Habis manis sepah dibuang.
Peribahasa itu kini benar-benar saya rasakan. Jika dulu saya adalah tebu gempal yang berisi air gula, sekarang saya adalah sepah yang dianggap sampah. Manis tebu dihisap, sepahnya dibuang. Sekarang, saya benar-benar percaya bahwa peribahasa itu bisa terjadi pada, atau dirasakan oleh, siapa saja.
Dulu, saya adalah seorang wartawan di sebuah suratkabar ternama di Medan. Tepatnya, terakhir tiga bulan yang lalu, saya masih seorang wartawan. Saya memutuskan mengundurkan diri (resign) karena saya merasa tak pantas menjadi wartawan -- sebagai wartawan yang menjunjung tinggi idealisme, saya sudah "tidak perawan" karena saya pernah menerima pemberian dari narasumber dan itu membuat hati saya tersiksa sampai sekarang, dan itu pula yang membuat saya memutuskan berhenti; suatu dilema yang ingin saya ceritakan di lain kesempatan.
Soal tebu dan sepah, bagaimana bisa? Mari saya ceritakan. Menjadi wartawan, apalagi di media massa yang disegani, membuat saya (saya sengaja menggunakan nomina "saya" untuk menghindari generalisasi) menjelma seperti gula: semut-semut akan datang, memohon-mohon dan menjilati.
Semut-semut itu bisa siapa saja, dari kalangan apa saja. Intinya, mereka semua adalah narasumber, mulai dari rakyat jelata yang ingin memekikkan penderitaan hidupnya, guru-guru honorer yang meminta kejelasan gajinya, para humas lembaga/instansi yang senantiasa takut dimarahi atasannya apabila kegiatan atasannya tak terpublikasi, hingga para pejabat yang senyumnya serupa seringai yang selalu ingin mejeng dan tampak gagah di media.
Di antara jenis semut yang saya coba klasifikasikan itu, dua yang disebutkan terakhir adalah yang paling getol mendekati. Mereka adalah pihak yang sangat mendoyani tebu. Mereka senantiasa bersikap manis demi mencapai tujuannya.
Tetapi mereka jugalah yang paling jauh mencampakkan sepah, yang paling cepat meninggalkan sampah.
Dulu, mereka yang saya sebutkan terakhir ini, tiada hari tanpa menghubungi saya. Pagi, siang, malam. Ada saja di antara mereka yang menelepon, mengajak bertemu, menawari rupa-rupa kebaikan, mulai dari makan siang, ngopi bareng, uang minyak (istilah untuk uang transportasi), hingga uang jajan, dsb.
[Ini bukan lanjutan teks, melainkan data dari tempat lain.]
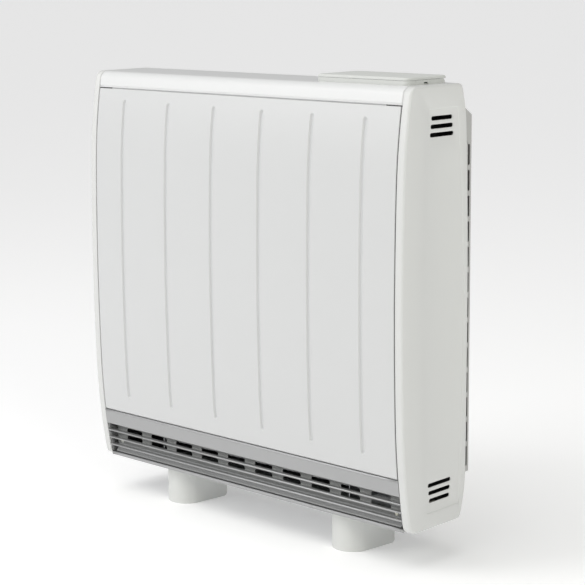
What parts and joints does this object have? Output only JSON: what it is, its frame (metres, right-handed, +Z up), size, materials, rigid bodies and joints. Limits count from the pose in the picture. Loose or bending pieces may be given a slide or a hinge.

Ada yang melakukannya dengan vulgar, ada yang setengah vulgar, dan ada pula yang sangat halus dan sopan.
Yang dimaksud vulgar di sini adalah mereka yang langsung memberikan amplop berisi uang dengan jaminan apa yang ingin mereka siarkan akan ditayangkan. Ada yang memberikan imbalan secara cuma-cuma jika kita memberitakan sebuah berita yang oleh mereka dianggap baik. Dan ada pula yang membangun kedekatan berupa pertemanan yang seakan-akan begitu akrab dan dengan begitu kapanpun mereka hendak tampil atau berbicara di media, secara otomatis si wartawan akan dengan mudah memenuhinya.
Saya, meskipun saya akui perawan saya jebol, tentu tidak termasuk wartawan yang lacur. Dulu, saya selalu berupaya menepis tawaran-tawaran narasumber-narasumber yang saya ibaratkan seperti semut itu. Sekeras mungkin saya menolak dengan santun setiap tawaran pemberian dari mereka. Di samping memang itu adalah peraturan yang ditekankan oleh media tempat saya bertugas, menolak pemberian adalah prinsip yang saya junjung mati-matian sedari awal saya memutuskan menjadi wartawan. Saya tahu, menjadi wartawan (wartawan yang benar-benar wartawan), setidaknya di Indonesia, tak akan pernah bisa menjadi kaya; dan memang menjadi wartawan bukanlah untuk menjadi kaya, dan rasanya, tiada lagi kebanggaan yang bisa dibanggakan selain idealisme -- bagi saya, idealisme adalah satu-satunya harta yang paling berharga yang tak ternilai dari seorang wartawan yang melarat.
Tetapi karena itulah peribahasa habis manis sepah dibuang itu saya rasakan, bahkan begitu teramat terasa dan menusuk-nusuk dada saya. Perlahan tapi pasti, mereka yang dulu rajin menghubungi saya (walaupun sering tak ada keperluan apapun) kini lenyap.